И снова тут приходит на память пушкинский свободный роман, изобилующий острыми мимолетными замечаниями по адресу собратьев. Так и в «Тёркине» автор порой позволяет себе бегло набросать некий литературный «пейзаж»:
Вот уж нынче повелось:Рыбаку лишь о путине,Печнику дудят о глине,Леснику о древесине,Хлебопеку о квашне,Коновалу о коне,А бойцу ли, генералу —Не иначе — о войне.
И погодите: то ли еще будет в послевоенных книгах «За далью — даль» и «Тёркин на том свете»!
Твардовский однажды сказал, что наследие Пушкина «всегда рядом с нами и в нас самих» (курсив мой. — А. Т-в).
Когда «сплав» такой высокой традиции с талантом «наследника» по-настоящему органичен, это прекрасно… и в то же время представляет немалые трудности для исследователя, аналитика.
Тем не менее рискну сказать, что порой почитавшийся чуть ли не агитационным лубком «Василий Тёркин» не только по характеру названия схож с «Евгением Онегиным». Онегинские «нотки» в «Книге про бойца» расслышали чуткие критики, например Н. Вильмонт в «Заметках о поэзии А. Твардовского» (Знамя. 1946. № 11–12. С. 107).

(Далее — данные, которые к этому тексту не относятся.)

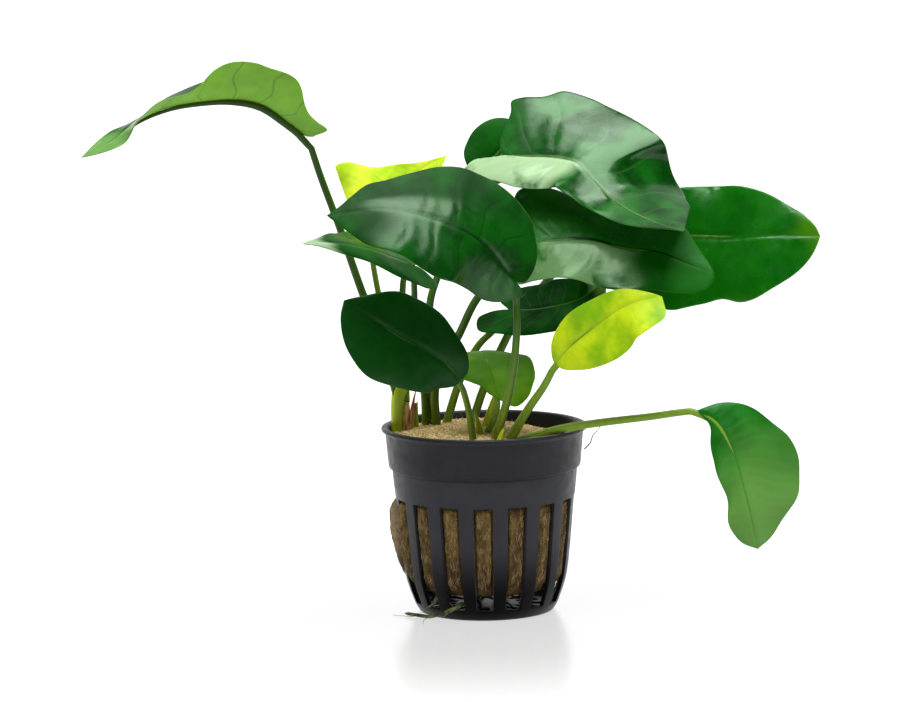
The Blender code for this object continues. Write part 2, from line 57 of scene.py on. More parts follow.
# Each light: where it stands, what it points at, its two sides and how bright its surface is
LIGHTS = {
    "overhead": ((130, -75, 920), (130, -75, 0), (630, 810), 8.0),
    "left_front": ((-370, -545, 920), (-370, -545, 0), (640, 170), 9.0),
    "left": ((-560, -120, 920), (-560, -120, 0), (220, 200), 12.0),
    "front": ((-500, -1500, 900), (0, 0, 60), (700, 500), 0.25),
    "right": ((900, -750, 200), (40, 0, 60), (420, 520), 2.2),
}
# How much the studio's white shines by itself at the pot (less, as painted shade) and further out, and where
# it changes
FLOOR_GLOW, FAR_GLOW = 0.64, 1.0
GLOW_START, GLOW_END = 50, 160
FLOOR_FRONT, FLOOR_BACK, FLOOR_SIDE, SWEEP_RADIUS, SWEEP_HEIGHT = -2600, 2600, 2600, 500, 4200

# Net pot, as in the part's source
POT_HEIGHT = 50.1
RIM_RADIUS = 27.5
WALL = 1.2
FLOOR = 1.6
SLOTS = 16
SLOT_PITCH = 360 / SLOTS
FIRST_SLOT = -91.5
SLOT_HALF_ANGLE = 6.5
SLOT_BOTTOM, SLOT_TOP = 3.0, 31.2
FLOOR_SLOT_INNER, FLOOR_SLOT_OUTER = 8.5, 14.5
BASE_CURVE = [(17.0, 0.0), (18.2, 0.7), (19.2, 2.4), (20.7, 6.5), (21.8, 10.5), (22.8, 18.5), (24.0, 31.2)]
COLLAR = [(24.8, 38.7), (25.7, 39.7), (26.5, 48.4)]
SLOT_EDGE_ROUND = 0.22
# Edges are rounded, and shaded sharp, where their faces differ by more than these angles
ROUND_ANGLE, SHARP_ANGLE = 50, 40
# Heights in metres: the collar's grey, the painted shade under its step, the darker base and its smoother
# skin
COLLAR_FADE, STEP_SHADE_START, STEP_SHADE_END = (0.0385, 0.0397), (0.0380, 0.0386), (0.0392, 0.0396)
DARK_FADE, WET_FADE = (0.006, 0.022), (0.003, 0.010)

# Rock wool
WOOL_GAP = 0.3
WOOL_EDGE_HEIGHT = 48.0
WOOL_TOP_RADIUS = 25.0
WOOL_DOME = 1.2
WOOL_SINK = 0.13
WOOL_BOTTOM = 7.0
LEFT_PAD_BULGE = 3.0
# The share of its bulge that a pad has at each height
PAD_HEIGHTS, PAD_BELLY = (7.5, 10, 14, 22, 27.5, 30.1, 30.9), (0, 0.25, 0.65, 1, 0.85, 0.4, 0)
# The leftmost pads are paler, as painted light on the pot's lit left side, between these two places in metres
PAINTED_LIT_PADS = (-0.0255, -0.021)
# Heights in metres between which the side's colour gives way to the top's, and from dark to plain low down
WOOL_TOP_FADE, WOOL_LOW_FADE = (0.044, 0.047), (0.008, 0.022)
# How many grains and fibres there are, and how far out those on the top start and end
GRAINS, GRAIN_REACH = 11000, 24.2
PAD_FIBRES, TOP_FIBRES, TOP_FIBRE_REACH, TOP_FIBRE_END = 1900, 260, 24, 24.3
# Heights between which a pad's fibres start, where they end, and the height of one step
FIBRE_STARTS, FIBRE_END, FIBRE_STEP = (8.5, 28), 29.5, 0.55
# Dark roots between the plug and the pot's floor: how many, how far out and how high they start, and how
# far out and how low they reach
MASS_ROOTS, MASS_START, MASS_HEIGHTS, MASS_REACH, MASS_LOW = 60, 13, (5, 6.6), 16.0, 2.5

# Blades
BLADE_THICKNESS = 0.5
BLADE_ROWS, BLADE_COLUMNS = 108, 22
ROW_CROWDING, COLUMN_CROWDING, VEIN_SWEEP = 1.25, 1.4, 1.35
MIDRIB_GROOVE, GROOVE_WIDTH = 0.3, 0.6
# The width of the trough along a side vein, as a share of the distance between two veins
TROUGH_WIDTH = 0.14
WAVE_SIZE = 14

# Crown and stems
CROWN_CENTRE = (-22, 4.5)
CROWN_RADIUS = 2.7
# A petiole that starts this high stands on the crown, a lower one in the wool
CROWN_TOP = 59.0
# The crown's papery flaps: which way they face, how wide in degrees, how tall, and how far they lean out
CROWN_FLAPS = ((-10, 80, 12.5, 1.4), (35, 60, 8.0, 1.8), (-60, 60, 9.0, 0.7))
# Heights in metres between which a stem's colour changes
STEM_FADE = (0.049, 0.082)
STEM_SINK = 3.0
# How far the stem runs on under the blade, as a share of the midrib, and its points there and in all
MIDRIB_REACH = 0.93
UNDER_POINTS, STEM_POINTS = 26, 110
# Colours of a stem low down and high up, and the leaves that are pale or have a pale stem
STEM_FOOT, STEM_TOP, PALE_STEM_TOP = (0.2, 0.32, 0.02), (0.045, 0.13, 0.008), (0.13, 0.25, 0.02)
PALE_BLADES, PALE_STEMS = "bgj", "bgjl"

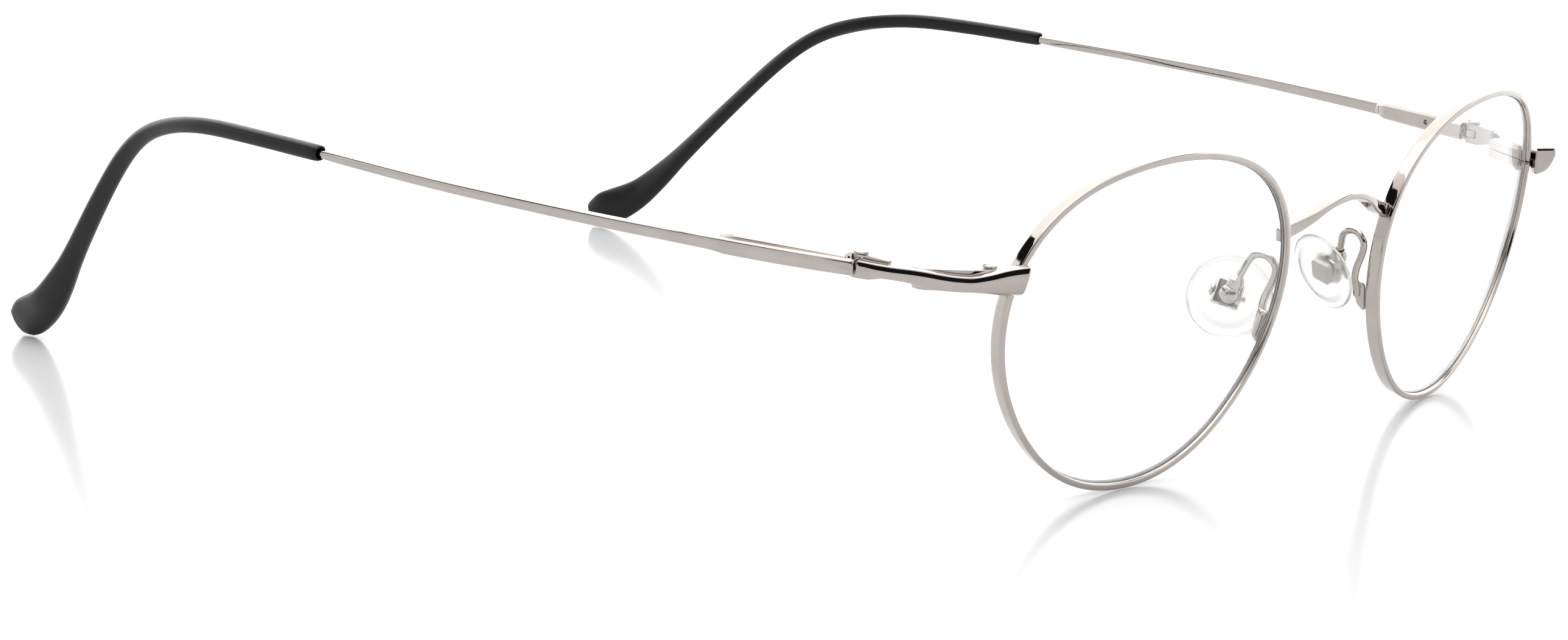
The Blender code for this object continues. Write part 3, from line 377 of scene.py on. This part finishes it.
# ---- stage -------------------------------------------------------------------
BRIGHT_SIDE = (125, 30)          # azimuth and elevation of the brightest part of the tent
DIM_LEVEL = 0.95
BRIGHT_LEVEL = 2.0
DIM_FROM = -0.1                  # cosine of the angle from the bright side where the tent is dimmest
BRIGHT_FROM = 0.9                # and where it is brightest
LOW_TINT = (0.97, 0.985, 1.0)
HIGH_TINT = (1.0, 0.975, 0.95)
HIGH_TINT_FROM = 0.85            # sine of the elevation
FLOOR_HALF_SIZE = 6.0
MIDDLE = Vector((0, 0, 0.02))    # what the cards face


def bearing(azimuth, elevation, distance):
    """A point seen from the middle of the object: azimuth 0 is in front, 90 on the +X side."""
    a, e = math.radians(azimuth), math.radians(elevation)
    return Vector((math.sin(a) * math.cos(e), -math.cos(a) * math.cos(e), math.sin(e))) * distance


def area_light(name, place, aim, size, power, colour):
    data = bpy.data.lights.new(name, "AREA")
    data.shape = "RECTANGLE"
    data.size, data.size_y = size
    data.energy = power
    data.color = colour
    lamp = bpy.data.objects.new(name, data)
    lamp.location = place
    lamp.rotation_euler = (Vector(aim) - Vector(place)).to_track_quat("-Z", "Y").to_euler()
    bpy.context.scene.collection.objects.link(lamp)


def card(name, place, size, look):
    """A flat card outside the picture, turned to the object, that the metal reflects."""
    mesh = bpy.data.meshes.new(name)
    w, h = size[0] / 2, size[1] / 2
    mesh.from_pydata([(-w, -h, 0), (w, -h, 0), (w, h, 0), (-w, h, 0)], [], [(0, 1, 2, 3)])
    mesh.materials.append(look)
    made = bpy.data.objects.new(name, mesh)
    made.location = place
    made.rotation_euler = (MIDDLE - place).to_track_quat("-Z", "Y").to_euler()
    made.visible_camera = False
    made.visible_diffuse = False
    made.visible_shadow = False
    bpy.context.scene.collection.objects.link(made)


def card_black():
    """Matt black, for the cards of the studio only."""
    made, _, shader = new_material("black_card_look")
    shader.inputs["Base Color"].default_value = (0.01, 0.01, 0.01, 1)
    shader.inputs["Roughness"].default_value = 0.9
    shader.inputs["Specular IOR Level"].default_value = 0.0
    return made


def make_floor():
    """A white table top with a faint, soft reflection."""
    made, _, shader = new_material("floor_look")
    shader.inputs["Base Color"].default_value = (0.64, 0.65, 0.67, 1)
    shader.inputs["Roughness"].default_value = 0.16
    shader.inputs["Specular IOR Level"].default_value = 0.30
    size = FLOOR_HALF_SIZE
    mesh = bpy.data.meshes.new("floor")
    mesh.from_pydata([(-size, -size, 0), (size, -size, 0), (size, size, 0), (-size, size, 0)], [],
                     [(0, 1, 2, 3)])
    mesh.materials.append(made)
    floor = bpy.data.objects.new("floor", mesh)
    bpy.context.scene.collection.objects.link(floor)


def make_world():
    """A white tent, lit from behind: the side that faces the camera across the object is the brightest."""
    world = bpy.data.worlds.new("studio")
    bpy.context.scene.world = world
    world.use_nodes = True
    tree = world.node_tree
    place = tree.nodes.new("ShaderNodeTexCoord")
    parts = tree.nodes.new("ShaderNodeSeparateXYZ")
    ramp = tree.nodes.new("ShaderNodeValToRGB")
    tree.links.new(place.outputs["Generated"], parts.inputs["Vector"])
    tree.links.new(parts.outputs["Z"], ramp.inputs["Fac"])
    ramp.color_ramp.elements[0].position = 0.0
    ramp.color_ramp.elements[0].color = (*LOW_TINT, 1)
    ramp.color_ramp.elements[1].position = HIGH_TINT_FROM
    ramp.color_ramp.elements[1].color = (*HIGH_TINT, 1)
    tree.links.new(ramp.outputs["Color"], tree.nodes["Background"].inputs["Color"])
    facing = tree.nodes.new("ShaderNodeVectorMath")
    facing.operation = "DOT_PRODUCT"
    facing.inputs[1].default_value = bearing(*BRIGHT_SIDE, 1.0)
    level = tree.nodes.new("ShaderNodeMapRange")
    level.interpolation_type = "SMOOTHSTEP"
    level.inputs["From Min"].default_value = DIM_FROM
    level.inputs["From Max"].default_value = BRIGHT_FROM
    level.inputs["To Min"].default_value = DIM_LEVEL
    level.inputs["To Max"].default_value = BRIGHT_LEVEL
    tree.links.new(place.outputs["Generated"], facing.inputs[0])
    tree.links.new(facing.outputs["Value"], level.inputs["Value"])
    tree.links.new(level.outputs["Result"], tree.nodes["Background"].inputs["Strength"])


# camera: place in metres, then its right, up and back directions
CAMERA_PLACE = (-0.49735, -0.33517, 0.11677)
CAMERA_RIGHT = (0.56693, -0.82273, 0.04133)
CAMERA_UP = (0.12872, 0.13803, 0.98203)
CAMERA_BACK = (-0.81365, -0.55142, 0.18416)
CAMERA_LENS = 117.41             # mm, on a sensor 36 mm wide
CAMERA_SENSOR = 36.0


def make_camera():
    data = bpy.data.cameras.new("camera")
    data.lens = CAMERA_LENS
    data.sensor_width = CAMERA_SENSOR
    data.clip_start = 0.01
    data.clip_end = 50.0
    camera = bpy.data.objects.new("camera", data)
    turn = Matrix((CAMERA_RIGHT, CAMERA_UP, CAMERA_BACK)).transposed()
    camera.matrix_world = Matrix.Translation(CAMERA_PLACE) @ turn.to_4x4()
    bpy.context.scene.collection.objects.link(camera)
    bpy.context.scene.camera = camera


# ---- build -------------------------------------------------------------------
make_camera()
make_floor()
make_world()
bpy.context.scene.view_settings.view_transform = "Standard"

for side in SIDES:
    subdivided(f"rim_{side}", 30, 0.45)
    make_lens(side)
    subdivided(f"end_piece_{side}", 30, 0.5)
    subdivided(f"temple_{side}", 30, 0.4)
    subdivided(f"temple_tip_{side}", 60, 0.3)
    make_pad(side)
    subdivided(f"pad_arm_{side}", 60, 0.3)
    for part in ("closing_block_lower", "closing_block_upper", "hinge_front", "spring_housing", "pad_box"):
        bevelled(f"{part}_{side}", BLOCK_ROUNDING, 3)
    for part in ("closing_screw", "hinge_screw", "slider", "rod_nut", "bushing", "pad_screw", "pad_insert"):
        bevelled(f"{part}_{side}", SCREW_ROUNDING, 2)
subdivided("bridge", 30, 0.6)
# the coil springs stay as they are in the CAD, with a better material
for node, piece in frame["nodes"].items():
    if not piece.hide_render:
        piece.data.materials.clear()
        piece.data.materials.append(LOOKS[SLOT_OF[node]])

black = card_black()
# the dark room behind the camera, and two dark gaps between the tent and the softbox
card("dark_behind_camera", bearing(-55, 27, 1.6), (2.4, 0.62), black)
card("dark_gap_left", bearing(-141, 41, 1.4), (1.5, 0.34), black)
card("dark_gap_right", bearing(60, 38, 1.4), (1.0, 0.20), black)
area_light("softbox", (-0.15, 0.10, 1.3), (0, 0, 0), (1.3, 1.0), 5.0, (1.0, 0.985, 0.96))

Конечно, то «чувство полной свободы обращения со стихом и словом в естественно сложившейся непринужденной форме изложения», которое испытал Твардовский в этой своей работе, в первую очередь было порождено совершенно особыми обстоятельствами времени, необычайным духовным подъемом автора и неповторимой близостью его души душе народа в годы трагических испытаний.
И все же в этом тяготении поэта — если позволительно так выразиться — к богатству жанров внутри «Книги про бойца» (сам он именовал ее «моей лирикой, моей публицистикой, песней и поучением, анекдотом и присказкой, разговором по душам и репликой к случаю») не могло быть у него иного образчика, чем «летучий» онегинский стих с небывалой дотоле свободой и естественностью переходов от темы к теме, с максимальной реализацией тех заложенных в родной речи качеств, которые чрезвычайно удачно охарактеризовал Михаил Пришвин: «…чудесные коленца русской речи, повороты ее от грусти к простодушно-смешному и внезапный взлет на высоту человеческой мудрости».